Cross-posted at WLF’s Forbes.com contributor site
Argentina is rapidly running out of options in its efforts to overturn court decisions requiring it to meet its contractual obligation to treat its bondholders equally.
In June 2013, Argentina filed a certiorari petition with the U.S. Supreme Court, seeking review of an October 2012 Second Circuit Court of Appeals ruling that Argentina breached the pari passu provision in its debt contract with bondholders. The Supreme Court will rule on whether to take the matter in just a few weeks.
It is worth noting that the October 2012 ruling was only a preliminary decision. The final ruling against Argentina was filed by the Second Circuit on August 23, 2013 (see an earlier Legal Pulse blog post on it here). The August 2013 ruling, like the ruling of October 2012, decisively rejected all of the Argentine government’s arguments that a district court overstepped its bounds in ordering the government to comply with its obligations to rank its payments to “hold-outs” equally to other bondholders. Argentina will almost certainly file a second certiorari petition in late 2013 or early 2014 on the final ruling.

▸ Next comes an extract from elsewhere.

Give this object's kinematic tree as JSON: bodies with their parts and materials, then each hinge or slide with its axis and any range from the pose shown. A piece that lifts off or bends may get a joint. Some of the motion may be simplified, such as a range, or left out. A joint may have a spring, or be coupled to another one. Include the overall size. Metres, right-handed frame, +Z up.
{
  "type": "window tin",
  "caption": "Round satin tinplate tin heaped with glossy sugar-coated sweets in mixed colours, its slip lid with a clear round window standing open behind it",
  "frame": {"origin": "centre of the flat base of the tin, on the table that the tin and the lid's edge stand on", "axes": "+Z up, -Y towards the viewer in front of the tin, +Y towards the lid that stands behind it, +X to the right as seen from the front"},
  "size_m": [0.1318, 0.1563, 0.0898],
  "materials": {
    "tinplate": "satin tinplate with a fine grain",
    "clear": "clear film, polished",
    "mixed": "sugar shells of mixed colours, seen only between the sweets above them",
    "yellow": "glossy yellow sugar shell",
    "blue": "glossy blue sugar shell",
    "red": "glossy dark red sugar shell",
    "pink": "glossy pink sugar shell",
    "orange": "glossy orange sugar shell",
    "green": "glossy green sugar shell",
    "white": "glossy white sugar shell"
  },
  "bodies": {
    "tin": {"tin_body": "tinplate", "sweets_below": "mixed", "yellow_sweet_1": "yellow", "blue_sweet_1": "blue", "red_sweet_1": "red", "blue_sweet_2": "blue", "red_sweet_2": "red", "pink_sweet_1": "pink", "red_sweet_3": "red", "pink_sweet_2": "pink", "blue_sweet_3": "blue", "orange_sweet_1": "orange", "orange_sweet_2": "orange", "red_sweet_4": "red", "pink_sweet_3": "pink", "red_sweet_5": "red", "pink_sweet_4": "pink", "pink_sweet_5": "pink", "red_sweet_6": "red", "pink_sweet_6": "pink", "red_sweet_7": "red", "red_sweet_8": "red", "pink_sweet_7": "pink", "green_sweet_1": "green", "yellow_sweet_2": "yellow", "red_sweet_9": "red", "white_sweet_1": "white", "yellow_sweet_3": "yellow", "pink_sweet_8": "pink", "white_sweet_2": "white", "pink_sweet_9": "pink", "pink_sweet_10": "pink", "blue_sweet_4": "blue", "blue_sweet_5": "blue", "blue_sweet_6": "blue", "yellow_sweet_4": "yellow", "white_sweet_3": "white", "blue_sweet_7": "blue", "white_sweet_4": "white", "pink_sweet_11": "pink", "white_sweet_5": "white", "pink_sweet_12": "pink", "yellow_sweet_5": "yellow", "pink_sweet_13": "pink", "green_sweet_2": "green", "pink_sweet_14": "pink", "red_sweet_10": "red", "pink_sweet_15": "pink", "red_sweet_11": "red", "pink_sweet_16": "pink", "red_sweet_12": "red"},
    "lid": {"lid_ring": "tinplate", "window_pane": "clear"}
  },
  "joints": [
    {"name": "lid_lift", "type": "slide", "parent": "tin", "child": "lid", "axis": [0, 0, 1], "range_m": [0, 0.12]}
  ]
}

But the odds that the High Court will agree to hear the first or second certiorari petitions are quite slim. The Supreme Court generally limits its review to cases raising issues of federal law that have divided the lower courts. Argentina cannot meet those criteria. It not only has been unable to identify any court decisions that conflict with the Second Circuit’s ruling, but it also has raised objections that focus primarily on New York state law (e.g., how should specific language in bond agreements be interpreted) rather than federal law. Further, in response to Argentina’s complaint that this ruling will affect other sovereign restructurings, the August 23 ruling clarified that the judgment was narrowly tailored to address the very specific “extraordinary behavior” of a “uniquely recalcitrant debtor.” Continue reading “One More Obstacle For Argentina In Debt Case: Possible U.S. Supreme Court Recusal”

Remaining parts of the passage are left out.